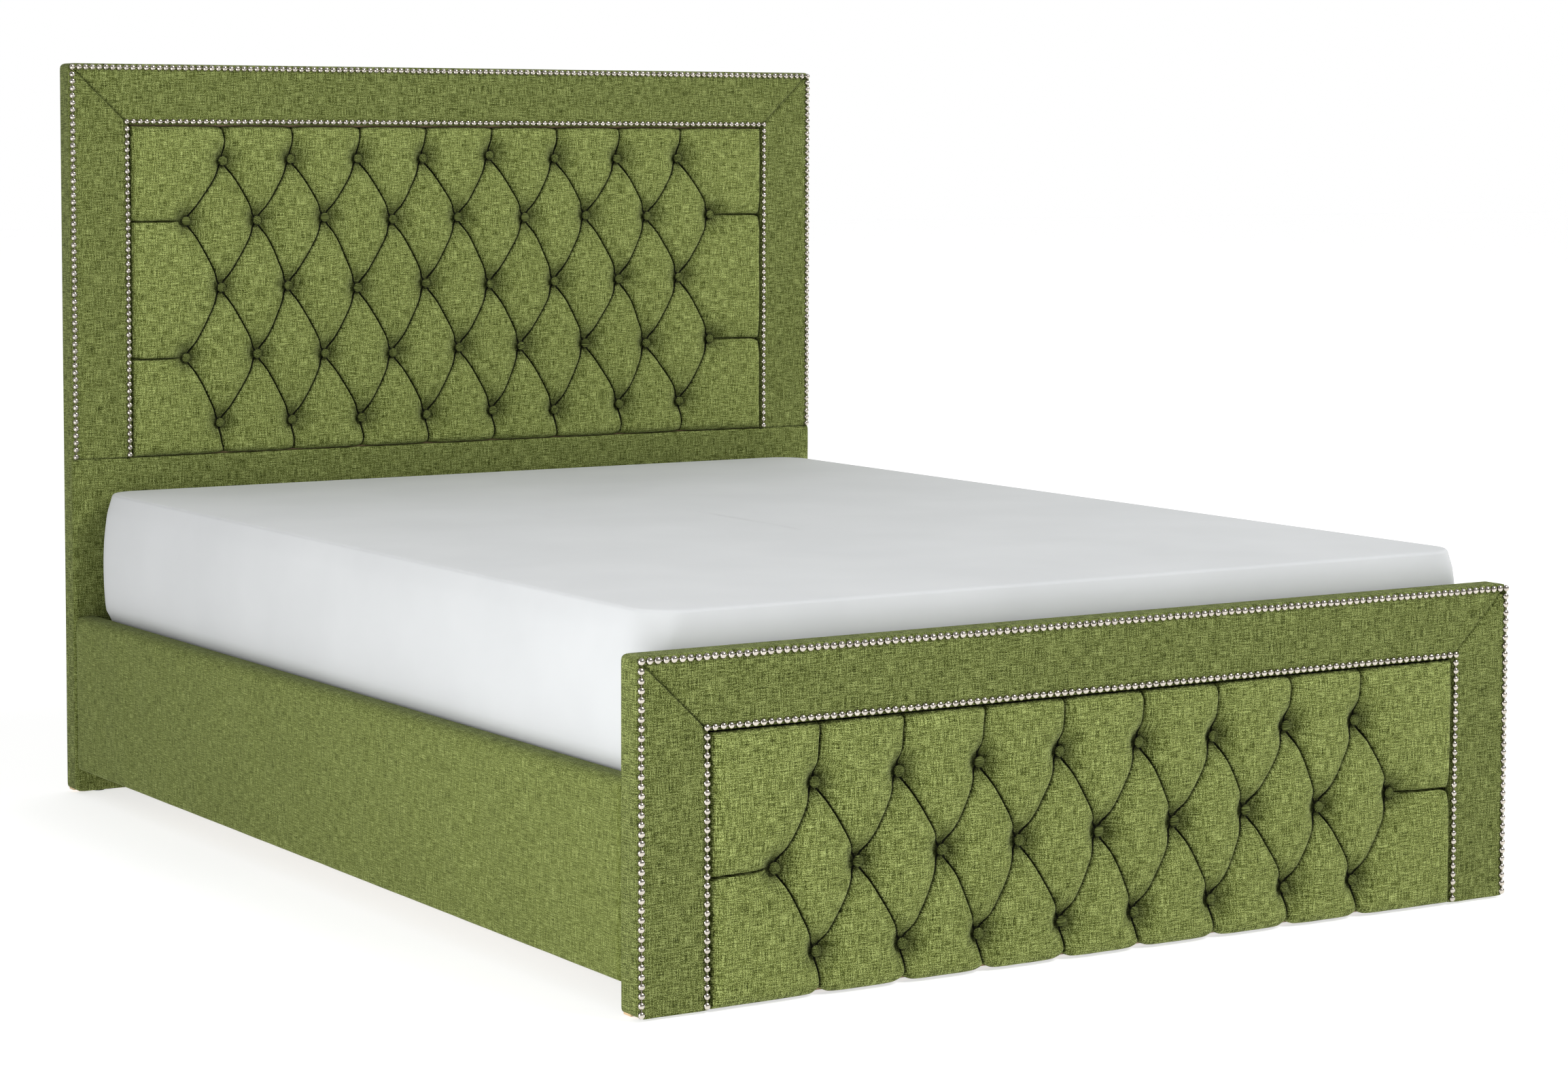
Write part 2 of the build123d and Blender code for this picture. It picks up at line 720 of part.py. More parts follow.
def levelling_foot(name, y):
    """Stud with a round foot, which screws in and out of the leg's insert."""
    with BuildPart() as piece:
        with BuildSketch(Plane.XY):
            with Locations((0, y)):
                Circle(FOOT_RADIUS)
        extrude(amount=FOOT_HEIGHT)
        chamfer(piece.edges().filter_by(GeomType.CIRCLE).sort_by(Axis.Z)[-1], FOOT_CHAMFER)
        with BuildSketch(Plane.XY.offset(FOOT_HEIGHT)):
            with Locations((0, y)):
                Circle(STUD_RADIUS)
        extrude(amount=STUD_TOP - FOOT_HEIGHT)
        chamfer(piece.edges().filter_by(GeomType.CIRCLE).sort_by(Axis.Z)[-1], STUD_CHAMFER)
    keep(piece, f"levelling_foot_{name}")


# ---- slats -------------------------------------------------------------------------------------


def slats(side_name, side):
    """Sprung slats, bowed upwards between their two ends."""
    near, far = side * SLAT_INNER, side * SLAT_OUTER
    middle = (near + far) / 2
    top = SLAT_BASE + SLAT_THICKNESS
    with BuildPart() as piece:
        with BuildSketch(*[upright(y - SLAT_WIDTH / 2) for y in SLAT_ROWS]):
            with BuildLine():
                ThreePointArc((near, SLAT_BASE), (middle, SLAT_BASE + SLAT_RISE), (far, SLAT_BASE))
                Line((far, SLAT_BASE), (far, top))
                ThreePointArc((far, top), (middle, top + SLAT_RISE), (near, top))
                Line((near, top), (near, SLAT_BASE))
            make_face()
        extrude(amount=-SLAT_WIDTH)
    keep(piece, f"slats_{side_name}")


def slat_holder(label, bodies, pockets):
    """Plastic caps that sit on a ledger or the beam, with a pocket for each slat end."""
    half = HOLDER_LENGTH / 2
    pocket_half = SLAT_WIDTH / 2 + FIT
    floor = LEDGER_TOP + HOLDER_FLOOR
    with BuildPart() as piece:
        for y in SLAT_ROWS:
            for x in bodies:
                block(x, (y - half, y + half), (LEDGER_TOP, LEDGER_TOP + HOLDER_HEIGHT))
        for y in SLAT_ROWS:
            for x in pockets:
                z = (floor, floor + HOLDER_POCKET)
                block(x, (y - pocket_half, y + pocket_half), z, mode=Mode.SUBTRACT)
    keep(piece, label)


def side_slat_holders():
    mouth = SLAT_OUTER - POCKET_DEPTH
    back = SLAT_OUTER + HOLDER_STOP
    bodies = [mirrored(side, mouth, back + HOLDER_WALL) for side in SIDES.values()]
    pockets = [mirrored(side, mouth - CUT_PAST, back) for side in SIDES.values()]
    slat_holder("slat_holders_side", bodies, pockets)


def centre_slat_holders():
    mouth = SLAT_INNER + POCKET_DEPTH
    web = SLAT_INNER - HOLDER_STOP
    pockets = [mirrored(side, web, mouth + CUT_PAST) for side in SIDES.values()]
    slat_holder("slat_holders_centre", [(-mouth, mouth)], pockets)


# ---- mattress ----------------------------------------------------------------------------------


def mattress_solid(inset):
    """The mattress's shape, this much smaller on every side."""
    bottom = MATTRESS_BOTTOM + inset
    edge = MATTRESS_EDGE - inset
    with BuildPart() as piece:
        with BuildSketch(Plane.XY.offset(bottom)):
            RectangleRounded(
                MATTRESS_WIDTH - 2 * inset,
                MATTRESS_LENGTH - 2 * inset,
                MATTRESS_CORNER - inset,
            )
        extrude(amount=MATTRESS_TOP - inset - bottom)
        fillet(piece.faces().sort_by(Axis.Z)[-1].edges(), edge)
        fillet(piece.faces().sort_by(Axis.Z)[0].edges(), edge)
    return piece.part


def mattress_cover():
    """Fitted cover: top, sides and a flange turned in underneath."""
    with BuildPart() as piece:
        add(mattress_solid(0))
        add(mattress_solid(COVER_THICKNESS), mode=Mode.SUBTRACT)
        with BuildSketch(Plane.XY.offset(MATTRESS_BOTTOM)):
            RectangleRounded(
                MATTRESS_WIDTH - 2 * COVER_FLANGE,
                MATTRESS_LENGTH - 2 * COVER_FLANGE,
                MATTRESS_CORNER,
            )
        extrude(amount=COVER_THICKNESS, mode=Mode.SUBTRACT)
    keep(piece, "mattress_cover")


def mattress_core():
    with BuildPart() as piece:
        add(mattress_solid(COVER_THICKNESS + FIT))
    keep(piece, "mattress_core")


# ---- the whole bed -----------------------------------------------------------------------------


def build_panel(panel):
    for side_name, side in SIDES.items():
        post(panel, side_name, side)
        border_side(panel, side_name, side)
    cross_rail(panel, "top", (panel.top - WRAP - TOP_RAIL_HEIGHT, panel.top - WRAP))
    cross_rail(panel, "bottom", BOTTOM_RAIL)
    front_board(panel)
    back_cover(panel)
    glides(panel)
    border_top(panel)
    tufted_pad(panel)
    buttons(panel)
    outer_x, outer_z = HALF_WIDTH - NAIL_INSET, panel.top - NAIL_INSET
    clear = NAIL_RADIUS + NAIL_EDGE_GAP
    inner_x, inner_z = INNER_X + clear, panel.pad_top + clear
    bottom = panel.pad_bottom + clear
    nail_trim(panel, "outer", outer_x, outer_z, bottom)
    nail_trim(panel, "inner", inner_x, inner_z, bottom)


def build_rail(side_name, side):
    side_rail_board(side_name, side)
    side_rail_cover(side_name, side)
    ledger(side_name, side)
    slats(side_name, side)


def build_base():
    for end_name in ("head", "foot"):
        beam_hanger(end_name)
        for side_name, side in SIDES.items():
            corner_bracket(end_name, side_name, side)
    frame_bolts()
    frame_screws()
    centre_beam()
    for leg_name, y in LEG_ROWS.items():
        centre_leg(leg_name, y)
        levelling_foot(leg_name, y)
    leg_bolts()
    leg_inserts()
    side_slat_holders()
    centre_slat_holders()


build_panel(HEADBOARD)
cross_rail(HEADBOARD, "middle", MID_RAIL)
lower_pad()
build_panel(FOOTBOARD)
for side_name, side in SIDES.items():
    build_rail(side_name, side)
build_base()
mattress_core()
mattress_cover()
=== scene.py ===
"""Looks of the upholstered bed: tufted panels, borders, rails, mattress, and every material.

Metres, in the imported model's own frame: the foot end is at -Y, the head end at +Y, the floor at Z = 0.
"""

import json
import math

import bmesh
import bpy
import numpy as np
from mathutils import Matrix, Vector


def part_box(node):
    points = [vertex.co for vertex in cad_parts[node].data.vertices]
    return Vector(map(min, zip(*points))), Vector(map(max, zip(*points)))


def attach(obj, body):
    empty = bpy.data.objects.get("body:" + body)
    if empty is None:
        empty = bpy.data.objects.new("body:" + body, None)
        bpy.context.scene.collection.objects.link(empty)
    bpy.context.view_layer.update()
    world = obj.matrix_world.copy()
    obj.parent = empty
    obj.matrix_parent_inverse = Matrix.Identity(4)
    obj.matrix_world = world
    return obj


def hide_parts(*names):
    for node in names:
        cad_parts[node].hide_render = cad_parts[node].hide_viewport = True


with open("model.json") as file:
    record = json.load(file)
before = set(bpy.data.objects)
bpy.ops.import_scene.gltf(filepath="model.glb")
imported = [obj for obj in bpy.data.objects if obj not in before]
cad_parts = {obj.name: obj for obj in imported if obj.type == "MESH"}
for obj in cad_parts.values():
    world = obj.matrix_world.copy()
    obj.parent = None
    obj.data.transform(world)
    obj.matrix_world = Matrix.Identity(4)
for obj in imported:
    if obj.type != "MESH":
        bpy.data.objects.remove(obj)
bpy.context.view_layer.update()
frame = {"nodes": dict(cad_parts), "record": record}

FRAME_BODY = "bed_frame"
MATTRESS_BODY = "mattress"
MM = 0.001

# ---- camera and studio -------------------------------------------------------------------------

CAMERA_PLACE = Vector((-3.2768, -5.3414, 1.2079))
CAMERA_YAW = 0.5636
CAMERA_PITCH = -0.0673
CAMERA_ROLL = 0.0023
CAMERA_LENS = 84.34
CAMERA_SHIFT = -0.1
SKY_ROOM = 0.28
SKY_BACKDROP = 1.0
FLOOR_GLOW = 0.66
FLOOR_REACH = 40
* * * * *
== EXERCISE GOAL ==
Reproduce, exactly as written, the stretch of lines whose first line is the one with "build_panel(HEADBOARD)" and whose last line is the one with "bpy.context.scene.collection.objects.link(empty)".

== RESPONSE ==
build_panel(HEADBOARD)
cross_rail(HEADBOARD, "middle", MID_RAIL)
lower_pad()
build_panel(FOOTBOARD)
for side_name, side in SIDES.items():
    build_rail(side_name, side)
build_base()
mattress_core()
mattress_cover()
=== scene.py ===
"""Looks of the upholstered bed: tufted panels, borders, rails, mattress, and every material.

Metres, in the imported model's own frame: the foot end is at -Y, the head end at +Y, the floor at Z = 0.
"""

import json
import math

import bmesh
import bpy
import numpy as np
from mathutils import Matrix, Vector


def part_box(node):
    points = [vertex.co for vertex in cad_parts[node].data.vertices]
    return Vector(map(min, zip(*points))), Vector(map(max, zip(*points)))


def attach(obj, body):
    empty = bpy.data.objects.get("body:" + body)
    if empty is None:
        empty = bpy.data.objects.new("body:" + body, None)
        bpy.context.scene.collection.objects.link(empty)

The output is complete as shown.